Sushil Modi had played the crisis down by saying the economy slows down every year during “Sawan-Bhado” — the months of Shravan and Bhadra, that is, between mid-July and mid-September.

Goyal recently said one should not look at the economy through the prism of numbers because “maths never helped Einstein discover gravity”.

The comment drew ridicule because it was Isaac Newton and not Albert Einstein who first proposed the theory of gravitation.

On Sunday, the CPM politburo said: “Instead of announcing a big increase in public investment to build our much-needed infrastructure, generate employment and thereby boost domestic demand, the finance minister has once again announced measures that in the first place have caused this economic slowdown, bordering on recession. The emphasis on targeting private investment in the realty sector and the effort to boost exports cannot succeed.”

“Global trade volumes are shrinking and houses are not being purchased because of sheer lack of purchasing power among the people. The Rs 70,000 crore worth of packages announced yesterday, instead, should have been put to use in increasing public investment and paying the arrears of the MNREGA, which would have boosted the purchasing power in rural India.”

Congress general secretary Priyanka Gandhi Vadra confronted another minister for claiming that there was no job crisis and that there were not enough skilled people to take up jobs.

“Dear minister, your government has been in office for more than five years. You failed to generate jobs,” she tweeted.

“The existing jobs are being snatched because of the economic slowdown that the government brought in. The youth are waiting for some good measures on the government’s part. You want to wriggle out by heaping insult on north Indians. This is not acceptable.”
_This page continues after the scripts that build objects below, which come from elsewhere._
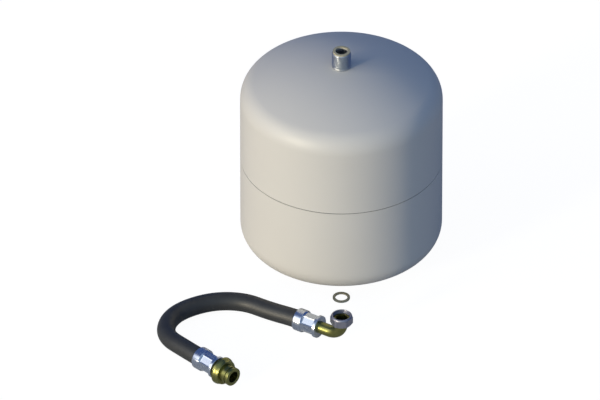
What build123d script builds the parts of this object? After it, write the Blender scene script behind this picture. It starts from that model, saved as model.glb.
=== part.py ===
from build123d import *

import math
import os

# Diaphragm buffer tank for a small heating circuit, with its connection hose.
# A pressed steel vessel in two halves holds a rubber diaphragm over a gas cushion.
# Water goes in and out through the threaded stub on top. The gas is filled through
# a small valve that sits in a pocket pressed up into the bottom. The hose lies
# on the floor in front of the tank, taken off: an elbow with a union nut at one end,
# a turned plug-in nipple at the other. Millimetres, +Z up, origin on the floor
# under the middle of the tank.

# Vessel
tank_d = 280.0
wall = 1.5
knuckle_r = 31.0
crown_r = 290.0
straight_h = 201.5
seam_below_top_bend = 95.7
seam_gap = 1.0
joggle_fit = 0.15
neck_h = 14.0
joggle_h = 2.0
weld_set_back = 0.6

# Pocket in the bottom and the flat ring round it that the tank stands on
foot_outer_r = 40.0
foot_flat_w = 4.0
foot_lip_r = 5.0
pocket_h = 26.0
pocket_corner_r = 4.0

# Water stub, with a 3/4 inch pipe thread
stub_thread_d = 26.44
stub_bore_d = 16.6
stub_h = 24.0
stub_chamfer = 1.2
stub_bore_chamfer = 0.5
stub_spigot_d = 24.0
stub_spigot_l = 4.0
stub_spigot_fit = 0.1

# Flat seals
seal_od = 24.0
seal_id = 17.0
seal_t = 2.0
loose_seal_x = 0.0
loose_seal_y = -117.5

# Diaphragm and the ring that clamps its bead
skin_t = 2.0
skin_knuckle_in = 1.0
skin_crown_in = 5.0
skin_below_stub = 2.5
skin_set_in = 0.5
bead_w = 6.0
bead_h = 8.0
bead_above_seam = 2.5
clamp_t = 1.5
clamp_lip = 3.0
bead_fit = 0.15

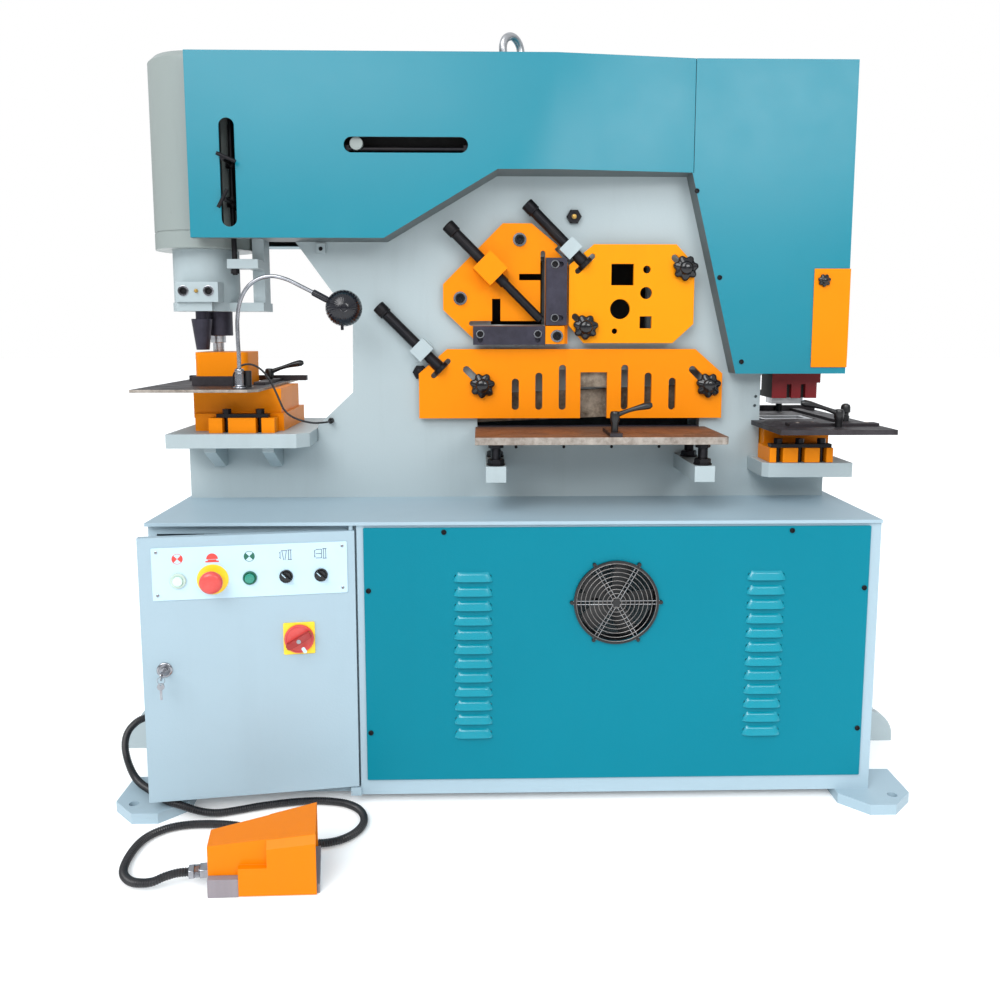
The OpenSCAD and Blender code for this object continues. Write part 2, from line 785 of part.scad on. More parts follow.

Labour and employment minister Santosh Gangwar had at a press conference in Bareilly on Saturday said “there is no dearth of job opportunities in the country”.

Those seeking to recruit employees in north India “often complain that they are unable to find the required quality in the candidates”, he added.

Realtors unhappy

India’s apex realtors group said it was disappointed at the measures the government had announced to support the sector as it had failed to address key demands such as a tax rebate and lower interests for home buyers and developers, PTI reported.

Credai national chairperson Jaxay Shah said the fund created for completing stalled real estate projects would have a limited impact as it excludes projects that face insolvency proceedings or become non-performing assets.

“Last month, we had met the finance minister and made several demands to improve liquidity and boost demand in the real-estate sector. Unfortunately, our demands have not been met,” Shah said.